The means in which the gas is supplied helps enthusiasts categorize a potato shooter into one of three types. The combustion launcher is considered the most basic type in the construction aspect. It relies on the burning of a gaseous air and fuel combination, which generates the heat needed to cause the gaseous firing force. The pneumatic launcher, a second type of potato shooter, discharges compressed gas through a valve, generally limiting the amount of launching force by the available supply of air pressure. The third type, the hybrid launcher, employs the combustion of a pre-pressurized fuel and air mixture to provide the projectile energy needed.

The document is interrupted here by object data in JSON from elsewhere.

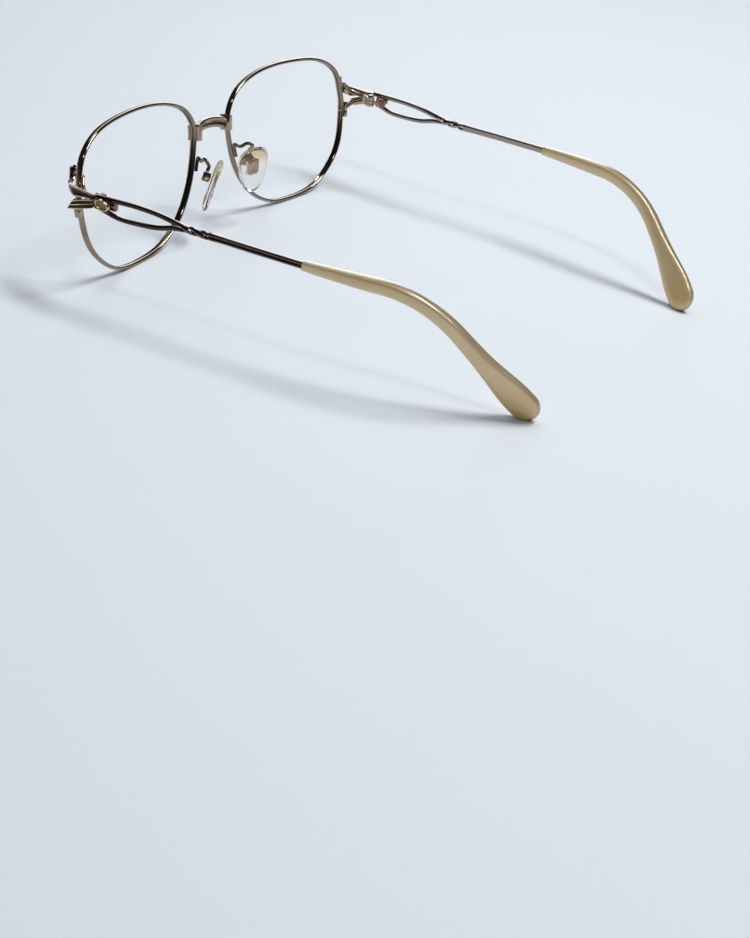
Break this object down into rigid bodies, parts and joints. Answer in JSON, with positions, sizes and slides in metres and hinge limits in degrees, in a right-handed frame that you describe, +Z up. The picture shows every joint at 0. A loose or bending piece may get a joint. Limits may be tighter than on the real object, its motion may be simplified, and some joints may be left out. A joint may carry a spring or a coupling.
{
  "type": "eyeglass frame",
  "caption": "Metal eyeglass frame with rounded rims, twin-wire temples that twist together, ornamented end pieces, clear nose pads and plastic ear tips; no lenses.",
  "frame": {"origin": "on the surface the frame stands on, under the middle of its overall box", "axes": "+Z up from the standing surface, -Y the way the front faces, +Y along the opened temples, +X towards the wearer's left"},
  "size_m": [0.1382, 0.1342, 0.0406],
  "materials": {
    "bronze": "polished dark bronze plating",
    "rose_metal": "polished tan metal",
    "gold": "polished yellow-gold plating",
    "copper": "polished copper-brown plating",
    "steel": "turned, bright",
    "pearl": "glossy pearl champagne",
    "clear": "clear, glossy"
  },
  "bodies": {
    "front": {"bridge": "rose_metal", "rim_left": "bronze", "rim_right": "bronze", "closing_block_upper_left": "rose_metal", "closing_block_upper_right": "rose_metal", "closing_block_lower_left": "rose_metal", "closing_block_lower_right": "rose_metal", "closing_screw_left": "steel", "closing_screw_right": "steel", "endpiece_upper_branch_left": "rose_metal", "endpiece_upper_branch_right": "rose_metal", "endpiece_lower_branch_left": "rose_metal", "endpiece_lower_branch_right": "rose_metal", "endpiece_ribbon_left": "bronze", "endpiece_ribbon_right": "bronze", "endpiece_gold_fan_left": "gold", "endpiece_gold_fan_right": "gold", "hinge_front_leaf_left": "copper", "hinge_front_leaf_right": "copper", "hinge_screw_left": "steel", "hinge_screw_right": "steel", "pad_arm_left": "bronze", "pad_arm_right": "bronze", "pad_box_left": "bronze", "pad_box_right": "bronze", "pad_screw_left": "gold", "pad_screw_right": "gold"},
    "temple_left": {"hinge_temple_leaf_left": "copper", "temple_cap_left": "gold", "temple_upper_wire_left": "bronze", "temple_lower_wire_left": "bronze", "temple_shank_left": "bronze", "temple_tip_left": "pearl"},
    "temple_right": {"hinge_temple_leaf_right": "copper", "temple_cap_right": "gold", "temple_upper_wire_right": "bronze", "temple_lower_wire_right": "bronze", "temple_shank_right": "bronze", "temple_tip_right": "pearl"},
    "pad_left": {"pad_insert_left": "gold", "nose_pad_left": "clear"},
    "pad_right": {"pad_insert_right": "gold", "nose_pad_right": "clear"}
  },
  "joints": [
    {"name": "temple_hinge_left", "type": "hinge", "parent": "front", "child": "temple_left", "pos_m": [0.06478, -0.05091, 0.02655], "axis": [0, 0, 1], "range_deg": [0, 81]},
    {"name": "temple_hinge_right", "type": "hinge", "parent": "front", "child": "temple_right", "pos_m": [-0.06478, -0.05091, 0.02655], "axis": [0, 0, -1], "range_deg": [0, 72]},
    {"name": "pad_rock_left", "type": "hinge", "parent": "front", "child": "pad_left", "pos_m": [0.0102, -0.05711, 0.01835], "axis": [0.8746, 0.4456, 0.1908], "range_deg": [-10, 10]},
    {"name": "pad_rock_right", "type": "hinge", "parent": "front", "child": "pad_right", "pos_m": [-0.0102, -0.05711, 0.01835], "axis": [0.8746, -0.4456, -0.1908], "range_deg": [-10, 10]}
  ]
}
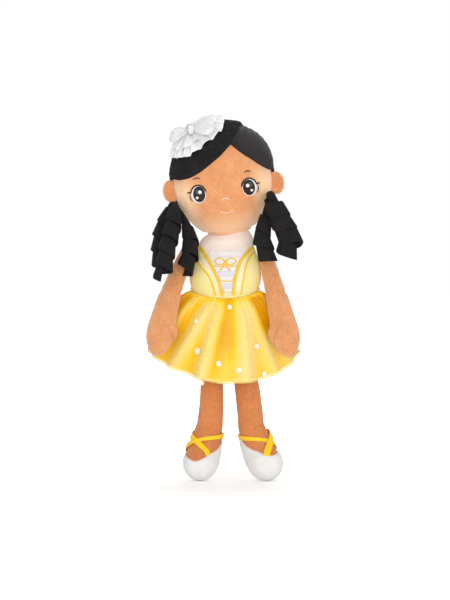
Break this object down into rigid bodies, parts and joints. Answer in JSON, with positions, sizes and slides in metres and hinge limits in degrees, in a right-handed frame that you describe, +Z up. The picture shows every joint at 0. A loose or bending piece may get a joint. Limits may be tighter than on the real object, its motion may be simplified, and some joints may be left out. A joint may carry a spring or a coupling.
{
  "type": "soft rag doll",
  "caption": "Soft stuffed rag doll with a tilted head, two bunches of felt ringlets, a bodice, a layered satin skirt and ballet shoes tied with ribbon.",
  "frame": {"origin": "bottom centre of the doll's box, on the floor under the toes", "axes": "+Z up towards the head, +X to the viewer's right, +Y away from the viewer; the face looks along -Y"},
  "size_m": [0.1606, 0.0952, 0.3701],
  "materials": {
    "plush_skin": "short matt plush",
    "face_plush": "short matt plush",
    "stuffing": "polyester fibre filling",
    "bodice_cloth": "soft knitted cloth",
    "yoke_cloth": "soft knitted cloth",
    "white_satin": "satin",
    "skirt_satin": "glossy satin",
    "skirt_sheer": "sheer organza with foil dots",
    "ribbon_satin": "satin ribbon",
    "shoe_satin": "silvery satin",
    "bow_tulle": "sheer tulle with a silver glint",
    "hair_plush": "short matt plush",
    "hair_satin": "satin-like smooth cloth",
    "hair_felt": "felt band",
    "yellow_thread": "satin-stitch embroidery and braid",
    "dark_thread": "satin-stitch embroidery",
    "white_thread": "satin-stitch embroidery",
    "peach_thread": "satin-stitch embroidery"
  },
  "bodies": {
    "torso": {"torso_cover": "bodice_cloth", "torso_stuffing": "stuffing", "neck_stump": "plush_skin", "chest_yoke": "yoke_cloth", "stomacher": "white_satin", "lace_edge": "white_satin", "bodice_bow": "yellow_thread", "waist_piping": "yellow_thread", "skirt_satin": "skirt_satin", "skirt_overlay": "skirt_sheer", "trim_wide_left": "yellow_thread", "trim_wide_right": "yellow_thread", "trim_narrow_left": "yellow_thread", "trim_narrow_right": "yellow_thread"},
    "seat": {"crotch_gusset": "plush_skin"},
    "leg_left": {"leg_cover_left": "plush_skin", "leg_stuffing_left": "stuffing", "shoe_left": "shoe_satin", "ribbon_ankle_left": "ribbon_satin", "ribbon_cross_left": "ribbon_satin"},
    "leg_right": {"leg_cover_right": "plush_skin", "leg_stuffing_right": "stuffing", "shoe_right": "shoe_satin", "ribbon_ankle_right": "ribbon_satin", "ribbon_cross_right": "ribbon_satin"},
    "arm_left": {"arm_cover_left": "plush_skin", "arm_stuffing_left": "stuffing"},
    "arm_right": {"arm_cover_right": "plush_skin", "arm_stuffing_right": "stuffing"},
    "head": {"head_cover": "face_plush", "head_stuffing": "stuffing", "ear_left": "face_plush", "ear_right": "face_plush", "eye_white_left": "white_thread", "eye_white_right": "white_thread", "iris_left": "dark_thread", "iris_right": "dark_thread", "lash_left": "dark_thread", "lash_right": "dark_thread", "brow_left": "dark_thread", "brow_right": "dark_thread", "nose": "peach_thread", "mouth": "peach_thread", "hair_front_left": "hair_plush", "hair_front_right": "hair_satin", "hair_back": "hair_plush", "tulle_disc": "bow_tulle", "bow_loop_left": "bow_tulle", "bow_loop_right": "bow_tulle", "bow_knot": "bow_tulle"},
    "bunch_left": {"hair_tie_left": "hair_plush", "ringlet_front_left": "hair_felt", "ringlet_outer_left": "hair_felt", "ringlet_inner_left": "hair_felt"},
    "bunch_right": {"hair_tie_right": "hair_plush", "ringlet_outer_right": "hair_felt", "ringlet_inner_right": "hair_felt"}
  },
  "joints": [
    {"name": "arm_left_raise", "type": "hinge", "parent": "torso", "child": "arm_left", "pos_m": [-0.03886, 0.00235, 0.227], "axis": [0, 0.9511, -0.309], "range_deg": [0, 90]},
    {"name": "arm_right_raise", "type": "hinge", "parent": "torso", "child": "arm_right", "pos_m": [0.04153, 0.00235, 0.227], "axis": [0, -0.9511, 0.309], "range_deg": [0, 90]},
    {"name": "seat_fold", "type": "hinge", "parent": "torso", "child": "seat", "pos_m": [0.00247, 0.00235, 0.15], "axis": [-1, 0, 0], "range_deg": [0, 90], "stiffness_Nm_per_rad": 0.5, "deforming": ["skirt_satin", "skirt_overlay"]},
    {"name": "leg_left_swing", "type": "hinge", "parent": "seat", "child": "leg_left", "pos_m": [-0.01103, 0.00235, 0.15], "axis": [-1, 0, 0], "range_deg": [-15, 10], "stiffness_Nm_per_rad": 0.5},
    {"name": "leg_right_swing", "type": "hinge", "parent": "seat", "child": "leg_right", "pos_m": [0.01597, 0.00235, 0.15], "axis": [-1, 0, 0], "range_deg": [-15, 10], "stiffness_Nm_per_rad": 0.5},
    {"name": "neck_tilt", "type": "hinge", "parent": "torso", "child": "head", "pos_m": [0.00347, 0.00235, 0.251], "axis": [0, 1, 0], "range_deg": [-4, 16], "stiffness_Nm_per_rad": 2},
    {"name": "bunch_left_swing", "type": "hinge", "parent": "head", "child": "bunch_left", "pos_m": [-0.04907, -0.00487, 0.27577], "axis": [0, 1, 0], "range_deg": [0, 40]},
    {"name": "bunch_right_swing", "type": "hinge", "parent": "head", "child": "bunch_right", "pos_m": [0.04635, -0.01666, 0.28729], "axis": [0, -1, 0], "range_deg": [0, 40]}
  ]
}
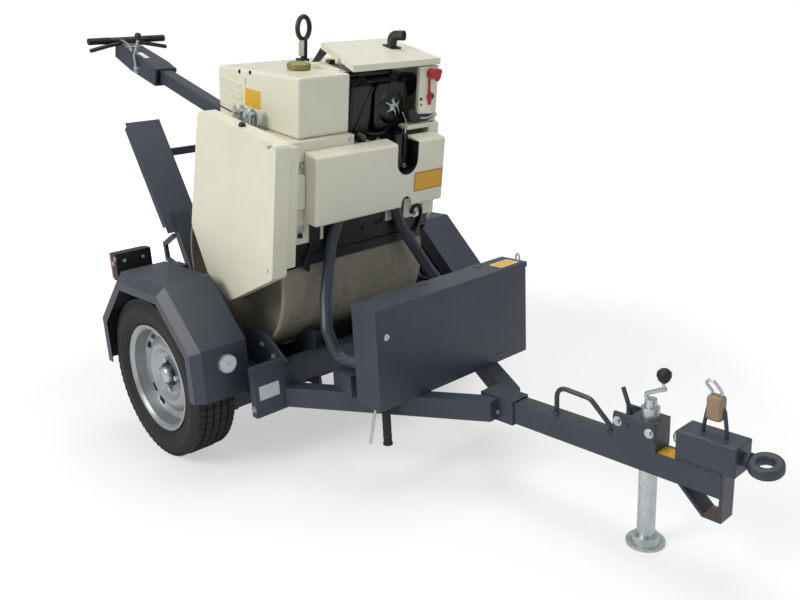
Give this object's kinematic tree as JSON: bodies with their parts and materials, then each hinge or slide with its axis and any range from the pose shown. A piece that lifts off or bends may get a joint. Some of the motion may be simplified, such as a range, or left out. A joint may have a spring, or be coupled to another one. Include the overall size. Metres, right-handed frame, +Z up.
{
  "type": "trench roller",
  "caption": "Walk-behind drum roller with a guide handle, carried on a two-wheel road trailer with fenders, toolbox, jack, tow eye and folded loading ramp.",
  "frame": {"origin": "middle of the whole object's box in X and Y, on the floor under the tyres", "axes": "+X forward along the drawbar to the tow eye, +Y to the left, +Z up"},
  "size_m": [2.9902, 1.31, 1.4074],
  "materials": {
    "anthracite_paint": "satin",
    "black_plastic": "satin",
    "black_steel": "satin black",
    "brass": "dull",
    "clear_reflector": "gloss",
    "cream_paint": "satin",
    "drum_steel": "worn",
    "lamp_red": "gloss",
    "red_plastic": "gloss",
    "silver_paint": "satin silver",
    "tan_sleeve": "matt",
    "tyre_rubber": "matt",
    "zinc_plate": "zinc plated"
  },
  "bodies": {
    "trailer_and_roller": {"air_cleaner": "black_plastic", "axle": "anthracite_paint", "battery_switch": "red_plastic", "canopy_arms": "black_steel", "chassis": "anthracite_paint", "control_column": "cream_paint", "coupling_box": "anthracite_paint", "drawbar": "anthracite_paint", "drawbar_arms": "anthracite_paint", "drum_axle": "black_steel", "engine_block": "black_steel", "engine_cowl": "black_plastic", "fender_left": "anthracite_paint", "fender_right": "anthracite_paint", "filler_cap": "brass", "front_box": "cream_paint", "grab_handle": "anthracite_paint", "hood": "cream_paint", "hoop": "anthracite_paint", "jack_clamp": "anthracite_paint", "lamp_lens_left": "lamp_red", "lamp_lens_right": "lamp_red", "lifting_eye": "black_steel", "lock_body": "tan_sleeve", "lock_shackle": "zinc_plate", "ramp_latch": "anthracite_paint", "rear_lamp_left": "black_plastic", "rear_lamp_right": "black_plastic", "reflector_left": "clear_reflector", "reflector_right": "clear_reflector", "roller_frame": "black_steel", "safety_staple": "black_steel", "side_cover_left": "cream_paint", "side_cover_right": "cream_paint", "starter_cowl": "black_plastic", "toolbox": "anthracite_paint", "toolbox_prop": "black_plastic", "tow_eye": "black_steel", "tow_hook": "black_steel", "water_tank": "cream_paint"},
    "wheel_right": {"tyre_right": "tyre_rubber", "rim_right": "silver_paint", "hub_right": "black_steel"},
    "wheel_left": {"tyre_left": "tyre_rubber", "rim_left": "silver_paint", "hub_left": "black_steel"},
    "drum": {"drum": "drum_steel"},
    "jack": {"jack_leg": "zinc_plate", "jack_crank": "zinc_plate", "crank_knob": "black_plastic"},
    "toolbox_lid": {"toolbox_lid": "anthracite_paint"},
    "engine_lid": {"canopy": "cream_paint", "exhaust_elbow": "black_steel"},
    "handle": {"handle_arm": "anthracite_paint", "handle_console": "anthracite_paint", "handle_grips": "black_plastic", "travel_lever": "zinc_plate", "lever_knob": "black_plastic"},
    "ramp": {"ramp": "anthracite_paint"}
  },
  "joints": [
    {"name": "wheel_right_spin", "type": "hinge", "parent": "trailer_and_roller", "child": "wheel_right", "pos_m": [-0.32889, -0.558, 0.275], "axis": [0, 1, 0], "continuous": true},
    {"name": "wheel_left_spin", "type": "hinge", "parent": "trailer_and_roller", "child": "wheel_left", "pos_m": [-0.32889, 0.558, 0.275], "axis": [0, 1, 0], "continuous": true},
    {"name": "drum_spin", "type": "hinge", "parent": "trailer_and_roller", "child": "drum", "pos_m": [-0.20389, -0.055, 0.607], "axis": [0, 1, 0], "continuous": true},
    {"name": "jack_slide", "type": "slide", "parent": "trailer_and_roller", "child": "jack", "axis": [0, 0, 1], "range_m": [0, 0.18]},
    {"name": "toolbox_lid_hinge", "type": "hinge", "parent": "trailer_and_roller", "child": "toolbox_lid", "pos_m": [0.36811, 0, 0.5996], "axis": [0, -1, 0], "range_deg": [0, 100]},
    {"name": "engine_lid_hinge", "type": "hinge", "parent": "trailer_and_roller", "child": "engine_lid", "pos_m": [-0.07852, 0, 1.29705], "axis": [0, -1, 0], "range_deg": [0, 60]},
    {"name": "handle_pivot", "type": "hinge", "parent": "trailer_and_roller", "child": "handle", "pos_m": [-0.37872, 0, 0.95264], "axis": [0, 1, 0], "range_deg": [0, 70]},
    {"name": "ramp_hinge", "type": "hinge", "parent": "trailer_and_roller", "child": "ramp", "pos_m": [-0.56689, 0, 0.3], "axis": [0, -1, 0], "range_deg": [0, 88]}
  ]
}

When used responsibly, a potato shooter can be maneuvered with relative safety. Because it's projectiles are launched at such a high velocity and force, the devices are said to be as dangerous as bullets fired from a handgun. If not built properly, a potato shooter can have the potential to injure or possibly kill its operator or bystanders. Thus, potato shooters should never be pointed at any human, even though it appears to be unloaded. They should also not be operated in the dark or in long range where the projectiles can land beyond the operator’s visual range.